Digitale Gesundheitsanwendungen (DiGA) haben sich seit ihrer offiziellen Einführung 2019 zu einem echten Trendthema im Gesundheitswesen entwickelt. An die Entwicklung von Apps, die durch Ärzte und Ärztinnen verschrieben werden können, sind große Erwartungen geknüpft: Sie sollen helfen, die Qualität der Gesundheitsversorgung zu verbessern, Patienten empowern und die Therapietreue verstärken. Auf Seiten vieler Ärztinnen und Ärzte scheint es jedoch noch einige Zweifel an den DiGA zu geben, denn bisher sind ihre Verschreibungszahlen noch längst nicht so hoch, wie von Herstellern erhofft.
Nun haben die Mediziner und Medizinerinnen erstmals die Entwicklung einer DiGA für HIV-Infizierte in Angriff genommen. COMTRAC-HIV heißt die App, an der das Universitätsklinikum Frankfurt arbeitet und mit deren Hilfe HIV-Infizierte ihren Alltag besser bewältigen sollen. Angedacht ist zudem, dass die Anwendung künftig auch für andere Krankheitsbilder zum Einsatz kommen soll. Die Idee überzeugt: Das Land Hessen fand das Konzept so vielversprechend, dass es sich finanziell an der Entwicklung beteiligt und rund 900.000 Euro aus dem Förderprogramm Distr@l beisteuert.
Nutzerzentriertes Design ist entscheidend
Ein guter Anfang. Doch warum haben sich ausgerechnet Ärzte und Ärztinnen bemüßigt gefühlt, eine DiGA für HIV-Infizierte zu entwickeln? „Gerade als Ärztin wird man inzwischen häufig mit digitaler Transformation konfrontiert“, sagt Dr. Angelina Müller, Ärztin am Universitätsklinikum und wissenschaftliche Mitarbeiterin am Institut für Allgemeinmedizin der Goethe-Universität Frankfurt. Häufig reiche aber das Interesse oder schlichtweg die Zeit nicht aus, sich selbst aktiv einzubringen.

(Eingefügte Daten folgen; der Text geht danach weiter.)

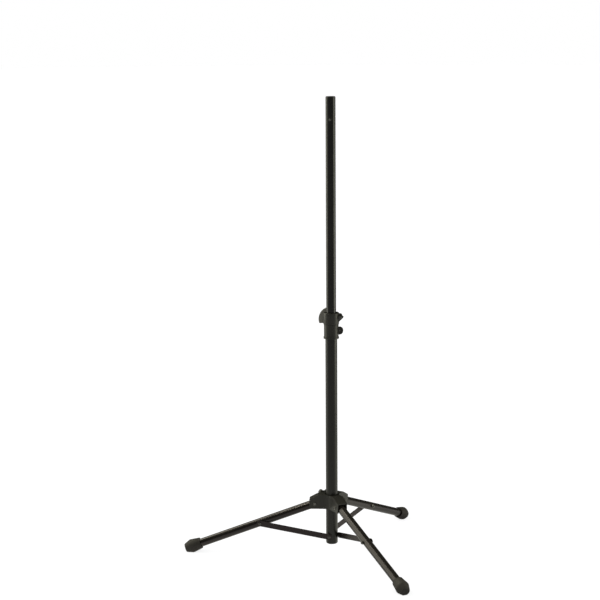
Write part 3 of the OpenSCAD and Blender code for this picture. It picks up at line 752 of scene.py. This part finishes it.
def build_feet():
    """Rubber feet: a thin rim round the leg, a cone that swells to the belly, and a toe with a soft edge."""
    mouth, mouth_r = -30.0, 20.0
    belly, belly_r, belly_round = 4.0, 24.5, 14.0
    toe, toe_r, toe_round = 29.5, 16.5, 3.0
    rim_t, rim_deep, ease, lip = 1.8, 3.0, 0.4, 1.0
    bore, bore_end = LEG_RAD + SEAT_GAP, 7.0 + SEAT_GAP
    back = math.degrees(math.atan2(belly_r - mouth_r, belly - mouth))
    front = math.degrees(math.atan2(belly_r - toe_r, toe - belly))
    rings = [(bore_end, END_FLAT), (bore_end, bore), (mouth + rim_deep, bore),
             (mouth + rim_deep, mouth_r - lip - rim_t), (mouth + ease, mouth_r - rim_t),
             (mouth, mouth_r - rim_t + ease)]
    rings += arc(mouth + lip, mouth_r - lip, lip, -90, -back, 5)
    swell = arc(belly, belly_r - belly_round, belly_round, -back, front, 12)
    rings += fine_line(rings[-1], swell[0], at=mouth + 4.5, depth=0.35)
    rings += swell
    rings += arc(toe - toe_round, toe_r - toe_round, toe_round, front, 90, 7)
    rings += [(toe, END_FLAT)]
    for side in LEGS:
        solid = placed(turned(rings, steps=96), leg_frame(side, LEG_L) @ ALONG_X)
        piece(f"foot_detail_{side}", [solid], f"foot_{side}", on_floor=True)


def lobed(reach, flute, away, ease):
    """The outline of a circle with four flutes cut into it and eased corners.

    reach, flute and ease are the radii of the circle, the flutes and the corners; away is how far out
    the centres of the flutes lie.
    """
    fillet_at = reach - ease
    fillet = math.acos((fillet_at ** 2 + away ** 2 - (flute + ease) ** 2) / (2 * fillet_at * away))
    fillet_centre = Vector((fillet_at * math.cos(fillet), fillet_at * math.sin(fillet)))
    flute_centre = Vector((away, 0))
    meeting = flute_centre + (fillet_centre - flute_centre).normalized() * flute
    touch = math.atan2(meeting.y, meeting.x)

    def outline(a):
        """Radius at an angle: in a flute, on an eased corner, or on the circle."""
        a = abs((a + math.pi / 4) % (math.pi / 2) - math.pi / 4)
        if a < touch:
            return away * math.cos(a) - math.sqrt(flute ** 2 - (away * math.sin(a)) ** 2)
        if a < fillet:
            off = fillet - a
            return fillet_at * math.cos(off) + math.sqrt(ease ** 2 - (fillet_at * math.sin(off)) ** 2)
        return reach

    return outline


def build_lock_knob():
    """Four-lobed knob with rounded rims, a neck and a dished face."""
    start, neck, ease = 39.97, 9.0, 0.6
    low = start + 8.0
    grip, reach = 17.0, 26.5
    high = low + grip
    rim_low, rim_high = 2.0, 3.0
    lobes = lobed(reach, flute=13.0, away=28.6, ease=3.0)

    def grip_ring(z, inset):
        """A ring with the lobed outline, drawn in by so much."""
        return (z, reach, lambda a: lobes(a) - inset)

    rings = [(start, 4.1), (start, neck - ease), (start + ease, neck), (low - ease, neck), (low, neck + ease)]
    rings += [grip_ring(low + rim_low - z, rim_low - r) for z, r in arc(0, 0, rim_low, 90, 0, 6)]
    rings += [grip_ring(low + grip * share, 0.0) for share in (0.3, 0.5, 0.7)]
    rings += [grip_ring(high - rim_high + z, rim_high - r) for z, r in arc(0, 0, rim_high, 0, 90, 8)]
    rings += [(high, 11.4), (high - 0.3, 10.9), (high - 0.9, 10.6), (high - 0.9, END_FLAT)]
    at_lock = shift(0, 0, LOCK_Z) @ arm_frame(LOCK_WAY) @ ALONG_X
    piece("lock_knob_detail", [placed(turned(rings, steps=144), at_lock)], "lock_knob")


build_brace_bolts()
build_brace_nuts()
build_pivot_screws()
build_leg_rivets()
build_clamp_nut()
build_clamp_washer()
build_clamp_bolt()
build_collar_screw()
build_collar_screw_nut()
build_pole_screw()
build_mouldings()
build_collar_bead()
build_braces()
build_feet()
build_lock_knob()


# Floor, light and camera; places and lengths in metres

WHITE = (1.0, 1.0, 1.0, 1.0)
WARM = (1.0, 0.99, 0.80, 1.0)

FLOOR_RADIUS = 40.0
FLOOR_DROP = 0.0005
FLOOR_SHADE = 0.30
FLOOR_GLOW = 0.80  # where the camera sees the floor

# How bright the surroundings look in glossy surfaces
SHINE_LOW = 0.06  # the floor in front and behind
SHINE_SIDE = 0.50  # the floor to the left and right
SHINE_NEAR = 0.30  # the floor close to the stand
SHINE_SKY = 0.05

# How bright the sky is to matt surfaces
SOFT_SKY = 0.72

# The fitted camera: its focal length and the photograph's width in pixels, its place, its angles in degrees
FOCAL_PX = 1828.5
PHOTO_W_PX = 600.0
SENSOR_W = 36.0
CAMERA_AT = (0.2418, -6.3802, 2.0399)
HEADING = 93.161
TILT = 9.845
ROLL = -0.361


def side_shine(tree, where):
    """How bright the floor looks in glossy surfaces: lit to the left, to the right and close to the stand."""
    part = node(tree, "ShaderNodeSeparateXYZ")
    wire(tree, where, (part, 0))
    squares = maths(tree, "ADD", maths(tree, "MULTIPLY", (part, "X"), (part, "X")),
                    maths(tree, "MULTIPLY", (part, "Y"), (part, "Y")))
    away = maths(tree, "MAXIMUM", maths(tree, "SQRT", squares), 0.001)
    behind = maths(tree, "DIVIDE", (part, "Y"), away)
    from_front = fade(tree, behind, start=-0.50, end=0.10, kind="SMOOTHSTEP")
    from_back = fade(tree, behind, start=0.85, end=0.35, kind="SMOOTHSTEP")
    sides = maths(tree, "MULTIPLY", from_front, from_back)
    near = fade(tree, away, start=0.4, end=1.6, low=SHINE_NEAR, high=SHINE_LOW)
    return maths(tree, "MULTIPLY_ADD", sides, SHINE_SIDE - SHINE_LOW, near)


def plain_share(tree, seen):
    """1 for rays that see the white backdrop itself."""
    return maths(tree, "ADD", (seen, "Is Camera Ray"), (seen, "Is Transmission Ray"), clamp=True)


def light_colour(tree, plain):
    """White where the backdrop is seen, warm where it lights the stand."""
    made = node(tree, "ShaderNodeMix", {MIX_FIRST: WARM, MIX_SECOND: WHITE}, data_type="RGBA")
    wire(tree, plain, (made, "Factor"))
    return (made, MIX_RESULT)


def floor_material():
    """A neutral floor that shows white and keeps the stand's shadow."""
    material = bpy.data.materials.new("floor")
    tree = blank_tree(material)
    neutral = tuple(FLOOR_SHADE / c for c in WARM[:3]) + (1.0,)
    lit = node(tree, "ShaderNodeBsdfDiffuse", {"Color": neutral, "Roughness": 1.0})
    glow = node(tree, "ShaderNodeEmission")
    seen = node(tree, "ShaderNodeLightPath")
    plain = plain_share(tree, seen)
    mirrored_floor = side_shine(tree, (node(tree, "ShaderNodeTexCoord"), "Object"))
    shine = maths(tree, "MULTIPLY", (seen, "Is Glossy Ray"), mirrored_floor)
    wire(tree, maths(tree, "MULTIPLY_ADD", plain, FLOOR_GLOW, shine), (glow, "Strength"))
    wire(tree, light_colour(tree, plain), (glow, "Color"))
    total = node(tree, "ShaderNodeAddShader")
    wire(tree, (lit, "BSDF"), (total, 0))
    wire(tree, (glow, "Emission"), (total, 1))
    wire(tree, (total, "Shader"), (node(tree, "ShaderNodeOutputMaterial"), "Surface"))
    return material


def stage_floor():
    """A wide disc just under the feet."""
    bm = bmesh.new()
    bmesh.ops.create_circle(bm, cap_ends=True, segments=96, radius=FLOOR_RADIUS)
    floor = meshed("floor", bm)
    floor.data.materials.append(floor_material())
    floor.location.z = -FLOOR_DROP


def stage_world():
    """A sky that is white where it is seen, dim in glossy surfaces, and soft light for the rest."""
    world = bpy.data.worlds.new("studio")
    bpy.context.scene.world = world
    tree = blank_tree(world)
    sky = node(tree, "ShaderNodeBackground")
    seen = node(tree, "ShaderNodeLightPath")
    glossy = (seen, "Is Glossy Ray")
    plain = plain_share(tree, seen)
    soft = maths(tree, "SUBTRACT", maths(tree, "SUBTRACT", 1.0, plain), glossy, clamp=True)
    shown = maths(tree, "MULTIPLY_ADD", glossy, SHINE_SKY, plain)
    wire(tree, maths(tree, "MULTIPLY_ADD", soft, SOFT_SKY, shown), (sky, "Strength"))
    wire(tree, light_colour(tree, plain), (sky, "Color"))
    wire(tree, (sky, "Background"), (node(tree, "ShaderNodeOutputWorld"), "Surface"))


def lamp(name, place, aim, width, height, watts):
    """A rectangular lamp that looks at a point."""
    data = bpy.data.lights.new(name, "AREA")
    data.shape = "RECTANGLE"
    data.size = width
    data.size_y = height
    data.energy = watts
    data.color = WARM[:3]
    obj = linked(name, data)
    obj.location = place
    obj.rotation_euler = (Vector(aim) - Vector(place)).to_track_quat("-Z", "Y").to_euler()


def stage_lamps():
    """Soft boxes to the left, to the right and above, and a small one that draws the light on a leg."""
    body, base, leg = (0.0, 0.0, 1.1), (0.0, 0.0, 0.6), (-0.1, 0.0, 0.2)
    lamp("left_box", place=(-3.3, 0.8, 2.0), aim=body, width=2.4, height=4.0, watts=60.0)
    lamp("right_box", place=(3.3, -0.15, 1.3), aim=body, width=1.4, height=2.6, watts=34.0)
    lamp("top_box", place=(-2.7, 1.8, 4.0), aim=base, width=2.0, height=2.0, watts=54.0)
    lamp("leg_glint", place=(-1.10, -0.60, 2.15), aim=leg, width=0.3, height=0.2, watts=6.0)


def stage_camera():
    """The camera stands where the fitted view puts it, with its small roll."""
    heading, tilt, roll = (math.radians(angle) for angle in (HEADING, TILT, ROLL))
    flat = Vector((math.cos(heading), math.sin(heading), 0.0))
    ahead = flat * math.cos(tilt) - Vector((0.0, 0.0, math.sin(tilt)))
    level = Vector((math.sin(heading), -math.cos(heading), 0.0))
    plumb = level.cross(ahead)
    right = level * math.cos(roll) + plumb * math.sin(roll)
    up = plumb * math.cos(roll) - level * math.sin(roll)
    data = bpy.data.cameras.new("camera")
    data.sensor_fit = "HORIZONTAL"
    data.sensor_width = SENSOR_W
    data.lens = SENSOR_W * (FOCAL_PX / PHOTO_W_PX)
    data.clip_end = 200.0
    obj = linked("camera", data)
    obj.matrix_world = shift(*CAMERA_AT) @ Matrix((right, up, -ahead)).transposed().to_4x4()
    bpy.context.scene.camera = obj


stage_floor()
stage_world()
stage_camera()
stage_lamps()

bpy.context.scene.view_settings.view_transform = "Standard"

Dabei wäre das so wichtig. Immerhin sind es die Mediziner und Medizinerinnen, die die DiGA an ihre Patienten weiterempfehlen, verschreiben und sie mit dem Umgang vertraut machen sollen. Darum ist ein überzeugender Wirksamkeits- und Nutzernachweis sowie nutzerzentriertes Design besonders wichtig. „Wenn man die Möglichkeit bekommt, bei der Entwicklung einer App mitzuwirken, ist das eine tolle Gelegenheit, ein Produkt zu entwickeln, welches die Bedürfnisse und die Herausforderungen für den tatsächlichen Nutzer kennt“, findet die Medizinerin.
Begleitung für chronische Erkrankungen
Eingesetzt werden soll die Communication- und Tracing-App in der ambulanten Therapie. Hier böte sie HIV-Infizierten eine einfache Möglichkeit, mit den Behandlern und Behandlerinnen zuverlässiger Kontakt zu halten. Besonderen Nutzen von DiGA verspricht man sich in der Therapie von chronischen Erkrankungen, wie sie eine HIV-Infektion darstellt. In der Literatur finden sich darüber hinaus viele Hinweise, dass bei HIV-Patientinnen und -Patienten der entsprechende Bedarf vorhanden ist und diese aufgrund des Durchschnittsalters gleichzeitig über die notwendige digitale Affinität verfügen, gibt Müller an, betont jedoch: „Das bedeutet nicht, dass wir digitale Affinität zur Voraussetzung für die Studienteilnahme machen möchten.“
Durch die digitale Begleitung, so die Hoffnung, müssen die Betroffenen nicht mehr so häufig persönlich in dem Behandlungszentrum vorstellig werden. Und schließlich helfe die App dabei, durch die kontinuierliche Symptomdatenkontrolle mögliche Ängste der Patientinnen und Patienten zu reduzieren und ihren Alltag besser zu gestalten, so Müller.